■ Set exercise: Copy out each line exactly as it appears.

■ Stored dataset items:
------------------------------------------------
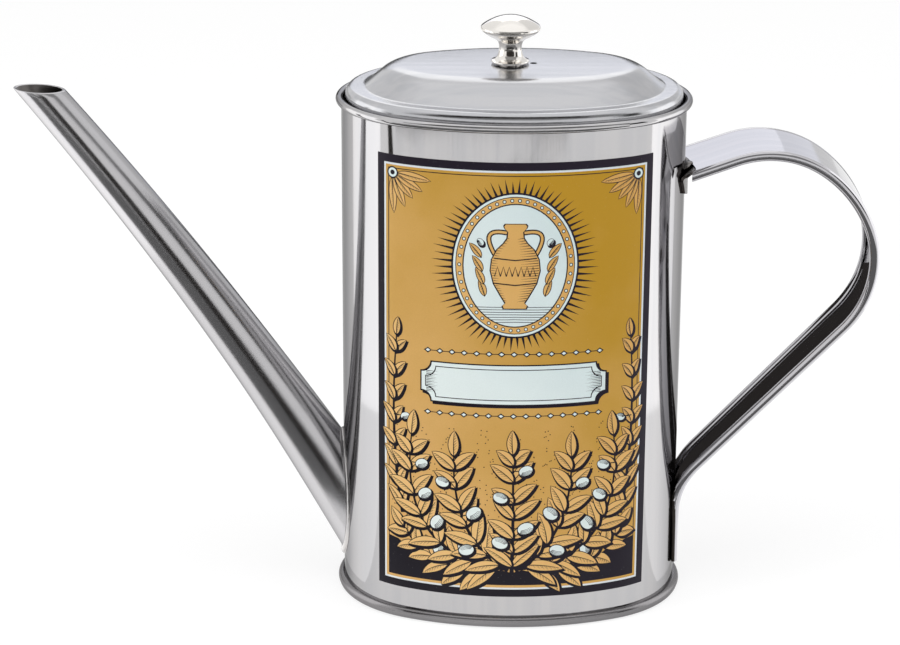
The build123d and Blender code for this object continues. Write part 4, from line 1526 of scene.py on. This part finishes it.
# Knob. Turned from bar with a collar, a waisted neck and a domed head, and plated bright
# with a warm tone. A screw from inside the lid holds it, with a washer under its foot.
knob_x = -1.05
knob_foot = 135.17
knob_bore_radius, knob_bore_depth = 1.56, 5.56
knob_collar = ((2.7, 0), (2.7, 0.35), (4.35, 0.35), (4.55, 0.43), (4.65, 0.65), (4.55, 0.87), (4.3, 0.97))
knob_neck = ((3.75, 1.2), (3.35, 1.6), (3.05, 2.2), (2.82, 3.0), (2.72, 3.8), (2.78, 4.6), (3.0, 5.3),
             (3.45, 5.9), (4.2, 6.4), (5.1, 6.85), (6.0, 7.4))
knob_rim_centre, knob_rim_radius = (6.4, 8.75), 0.85
knob_rim_turn = (math.radians(-60), math.radians(58))
knob_top = 11.9
knob_rim_steps = 14
knob_dome_steps = 18
knob_columns = 96
outline = [(0, knob_bore_depth), (knob_bore_radius, knob_bore_depth), (knob_bore_radius, 0)]
outline += [*knob_collar, *knob_neck]
for k in range(knob_rim_steps + 1):
    angle = knob_rim_turn[0] + (knob_rim_turn[1] - knob_rim_turn[0]) * k / knob_rim_steps
    outline.append((knob_rim_centre[0] + knob_rim_radius * math.cos(angle),
                    knob_rim_centre[1] + knob_rim_radius * math.sin(angle)))
dome_edge, dome_low = outline[-1]
for k in range(1, knob_dome_steps + 1):
    radius = dome_edge * (1 - k / knob_dome_steps)
    outline.append((radius, dome_low + (knob_top - dome_low) * (1 - (radius / dome_edge) ** 2)))
points = [(knob_x, 0, knob_foot + outline[0][1])]
for radius, height in outline[1:-1]:
    for i in range(knob_columns):
        angle = 2 * math.pi * i / knob_columns
        points.append((knob_x + radius * math.cos(angle), radius * math.sin(angle), knob_foot + height))
points.append((knob_x, 0, knob_foot + outline[-1][1]))
last = 1 + (len(outline) - 3) * knob_columns
faces = []
for i in range(knob_columns):
    beside = (i + 1) % knob_columns
    faces.append((0, 1 + beside, 1 + i))
    for here in range(1, last, knob_columns):
        above = here + knob_columns
        faces.append((here + i, here + beside, above + beside, above + i))
    faces.append((last + i, last + beside, len(points) - 1))
knob = build_mesh("knob_turned", points, faces)
smooth_but(knob, 40)
knob_metal = polished_metal("knob_metal", (0.87, 0.84, 0.80), (0.81, 0.78, 0.74),
                            roughness=0.08, fineness=(60, 60, 3500), cut=0.0015)
knob.data.materials.append(knob_metal)
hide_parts("knob")
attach(knob, "lid")
screw_metal = polished_metal("screw_metal", (0.50, 0.49, 0.47), (0.44, 0.43, 0.42),
                             roughness=0.25, fineness=(900, 900, 900), cut=0.01)
washer_metal = polished_metal("washer_metal", (0.66, 0.64, 0.61), (0.58, 0.56, 0.54),
                              roughness=0.05, fineness=(900, 900, 900), cut=0.003)
dress("knob_washer", washer_metal)
dress("knob_screw", screw_metal)
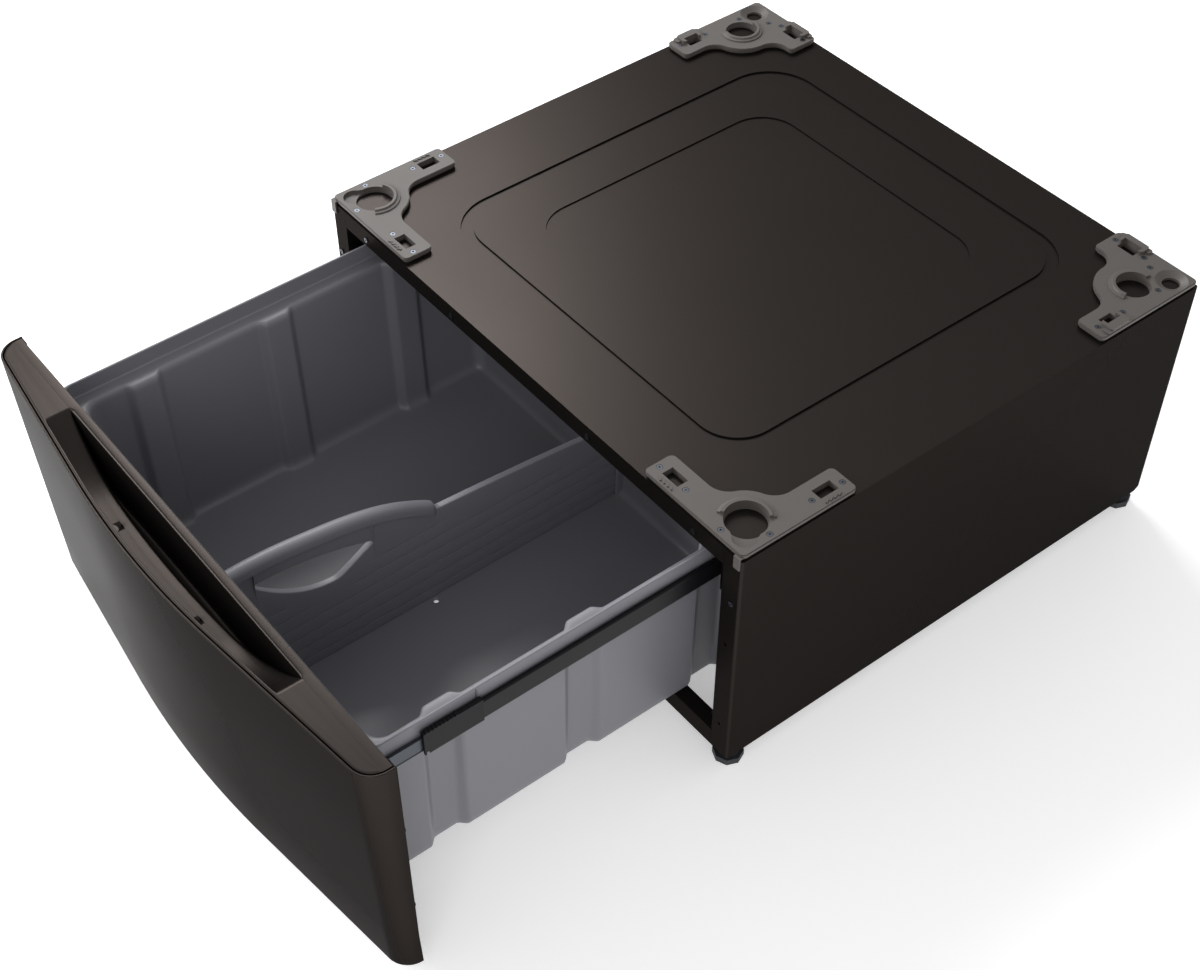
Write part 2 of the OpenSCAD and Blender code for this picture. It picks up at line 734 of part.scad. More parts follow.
------------------------------------------------
■ Solution:
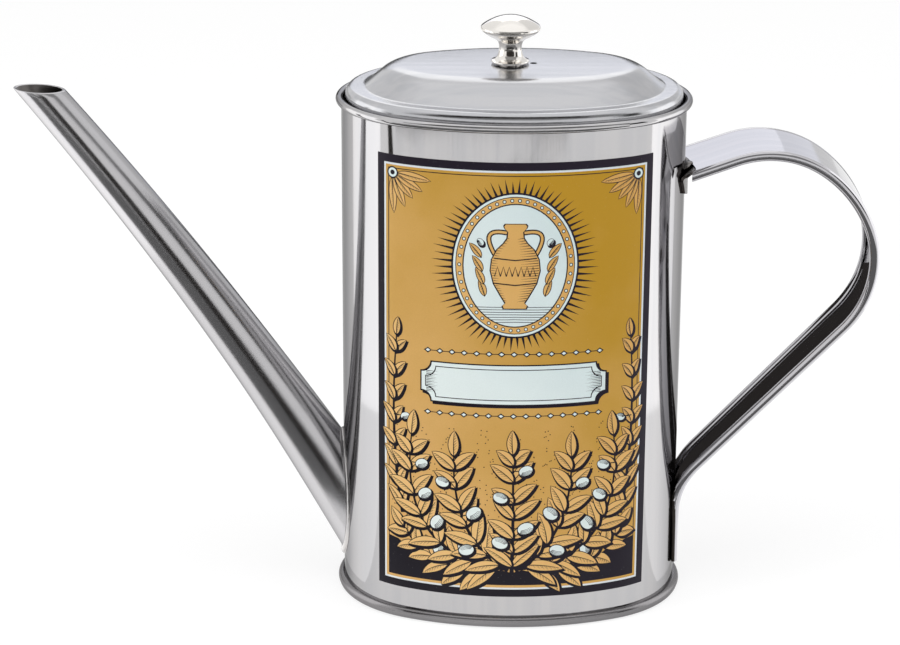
The build123d and Blender code for this object continues. Write part 4, from line 1526 of scene.py on. This part finishes it.
# Knob. Turned from bar with a collar, a waisted neck and a domed head, and plated bright
# with a warm tone. A screw from inside the lid holds it, with a washer under its foot.
knob_x = -1.05
knob_foot = 135.17
knob_bore_radius, knob_bore_depth = 1.56, 5.56
knob_collar = ((2.7, 0), (2.7, 0.35), (4.35, 0.35), (4.55, 0.43), (4.65, 0.65), (4.55, 0.87), (4.3, 0.97))
knob_neck = ((3.75, 1.2), (3.35, 1.6), (3.05, 2.2), (2.82, 3.0), (2.72, 3.8), (2.78, 4.6), (3.0, 5.3),
             (3.45, 5.9), (4.2, 6.4), (5.1, 6.85), (6.0, 7.4))
knob_rim_centre, knob_rim_radius = (6.4, 8.75), 0.85
knob_rim_turn = (math.radians(-60), math.radians(58))
knob_top = 11.9
knob_rim_steps = 14
knob_dome_steps = 18
knob_columns = 96
outline = [(0, knob_bore_depth), (knob_bore_radius, knob_bore_depth), (knob_bore_radius, 0)]
outline += [*knob_collar, *knob_neck]
for k in range(knob_rim_steps + 1):
    angle = knob_rim_turn[0] + (knob_rim_turn[1] - knob_rim_turn[0]) * k / knob_rim_steps
    outline.append((knob_rim_centre[0] + knob_rim_radius * math.cos(angle),
                    knob_rim_centre[1] + knob_rim_radius * math.sin(angle)))
dome_edge, dome_low = outline[-1]
for k in range(1, knob_dome_steps + 1):
    radius = dome_edge * (1 - k / knob_dome_steps)
    outline.append((radius, dome_low + (knob_top - dome_low) * (1 - (radius / dome_edge) ** 2)))
points = [(knob_x, 0, knob_foot + outline[0][1])]
for radius, height in outline[1:-1]:
    for i in range(knob_columns):
        angle = 2 * math.pi * i / knob_columns
        points.append((knob_x + radius * math.cos(angle), radius * math.sin(angle), knob_foot + height))
points.append((knob_x, 0, knob_foot + outline[-1][1]))
last = 1 + (len(outline) - 3) * knob_columns
faces = []
for i in range(knob_columns):
    beside = (i + 1) % knob_columns
    faces.append((0, 1 + beside, 1 + i))
    for here in range(1, last, knob_columns):
        above = here + knob_columns
        faces.append((here + i, here + beside, above + beside, above + i))
    faces.append((last + i, last + beside, len(points) - 1))
knob = build_mesh("knob_turned", points, faces)
smooth_but(knob, 40)
knob_metal = polished_metal("knob_metal", (0.87, 0.84, 0.80), (0.81, 0.78, 0.74),
                            roughness=0.08, fineness=(60, 60, 3500), cut=0.0015)
knob.data.materials.append(knob_metal)
hide_parts("knob")
attach(knob, "lid")
screw_metal = polished_metal("screw_metal", (0.50, 0.49, 0.47), (0.44, 0.43, 0.42),
                             roughness=0.25, fineness=(900, 900, 900), cut=0.01)
washer_metal = polished_metal("washer_metal", (0.66, 0.64, 0.61), (0.58, 0.56, 0.54),
                              roughness=0.05, fineness=(900, 900, 900), cut=0.003)
dress("knob_washer", washer_metal)
dress("knob_screw", screw_metal)
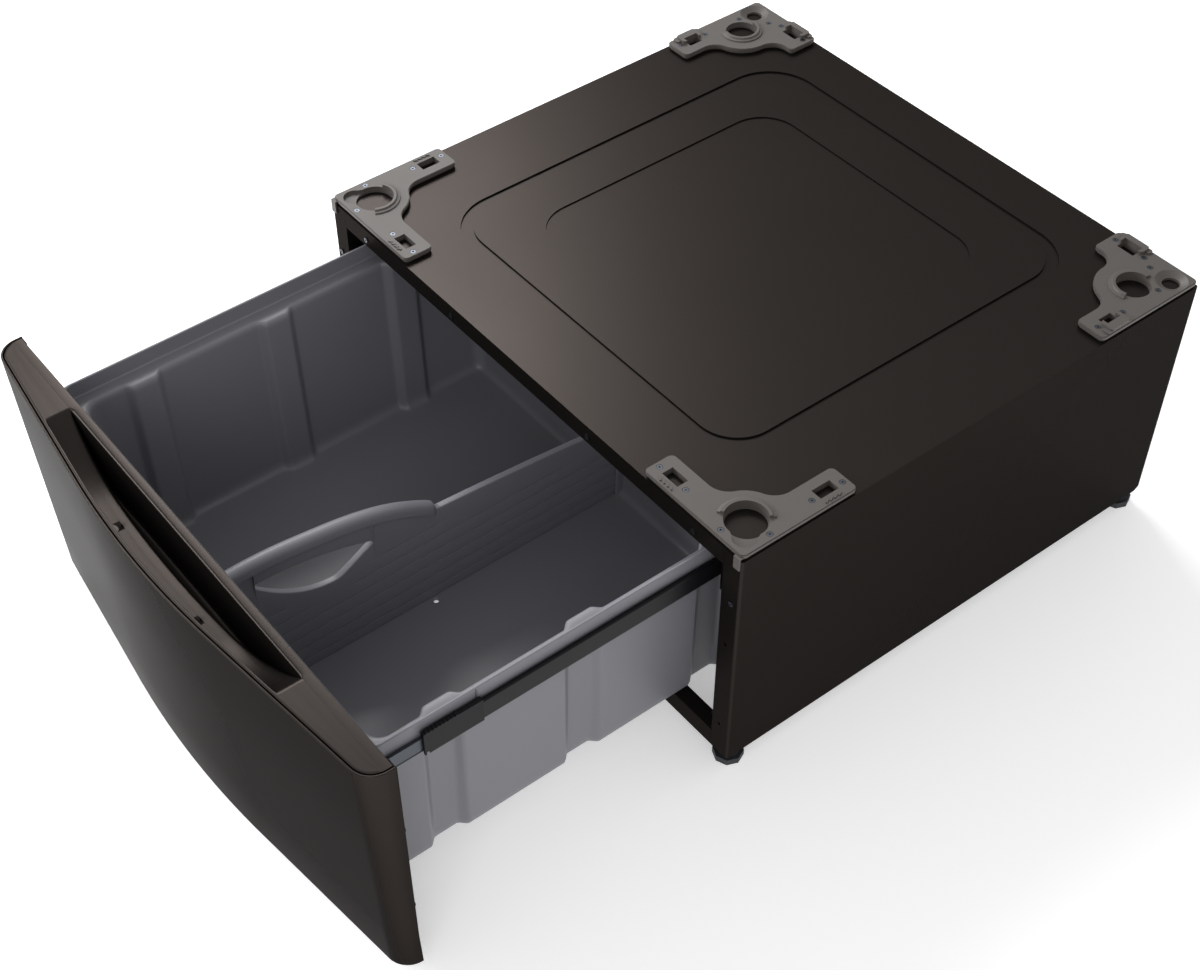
Write part 2 of the OpenSCAD and Blender code for this picture. It picks up at line 734 of part.scad. More parts follow.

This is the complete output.